The Gates family shows that even without an operating business, Rising Gens can carry the spark forward. But what actually motivates them to do so?
What Drives the Rising Generation?
Legacy alone isn’t always enough. Most Rising Gens are motivated by more than duty or inheritance. They seek connection, contribution, and growth. For many, legacy is not a burden, but a launchpad.
They want to pursue ideas they care about. They want a role in shaping the future, not just inheriting the past. And they want the freedom to try, fail, and try again; with guidance, but not control.
Families that recognize and support these motivations – while providing structure and alignment – stand a much better chance of engaging their next generation in meaningful ways.
Four Questions to Sustain Wealth and Legacy
Whether a family keeps the business, sells it, or does both over time, these questions can guide conversations about the future:
- What is wealth for?
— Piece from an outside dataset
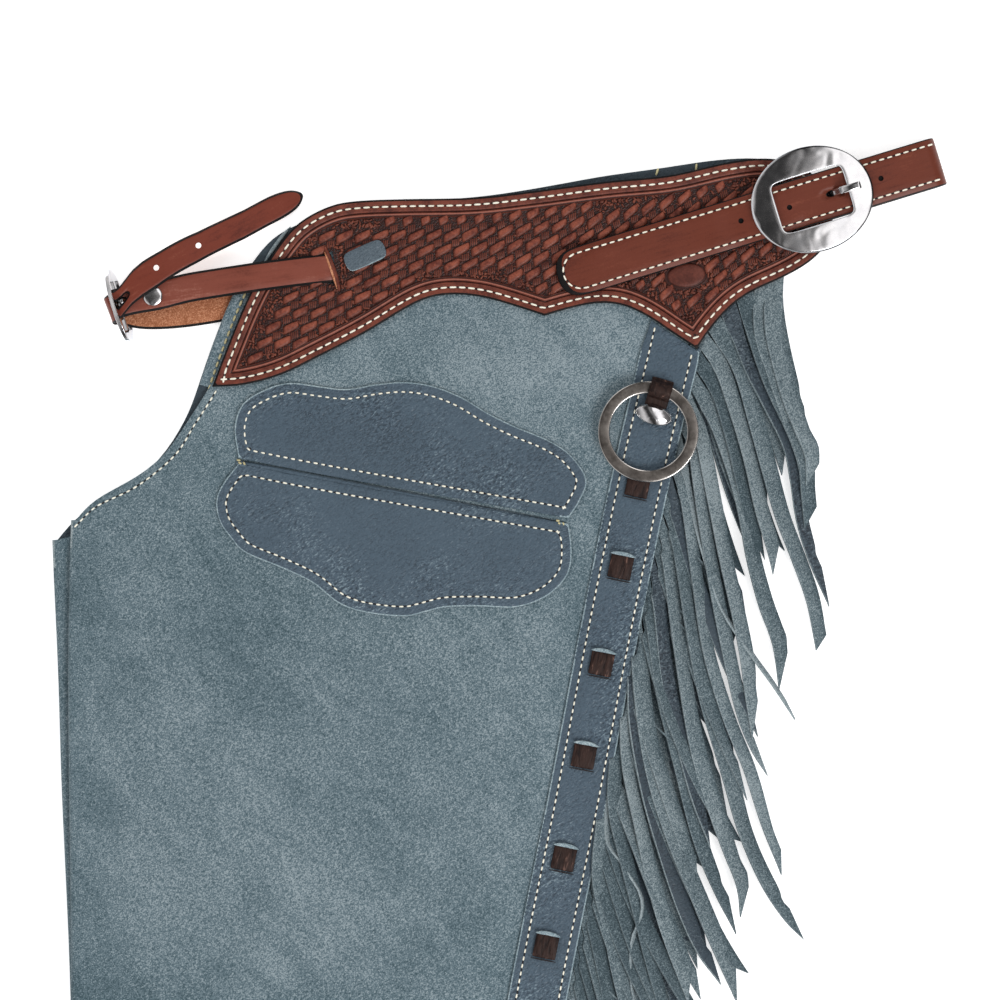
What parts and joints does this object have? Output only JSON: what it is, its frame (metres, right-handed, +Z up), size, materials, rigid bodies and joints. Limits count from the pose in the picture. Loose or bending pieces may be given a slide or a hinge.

Security, impact, reinvestment, or expression of values?
- What legacy do we want to leave? A powerful story can create continuity across generations.
- What is “enough”? Families may need to embrace entrepreneurship again to support future generations.
- How do we avoid “shirtsleeves to shirtsleeves”? By staying creators, not just consumers.
Conclusion: Legacy Is a Living Thing
Entrepreneurial legacy is not just a backward-looking tribute to a founder. It’s a living, evolving culture. Families that succeed across generations don’t just pass on ownership and wealth – they pass on mindset.
Whether the Rising Gen inherits a business, a portfolio, or both, their inheritance should include the spark that started it all.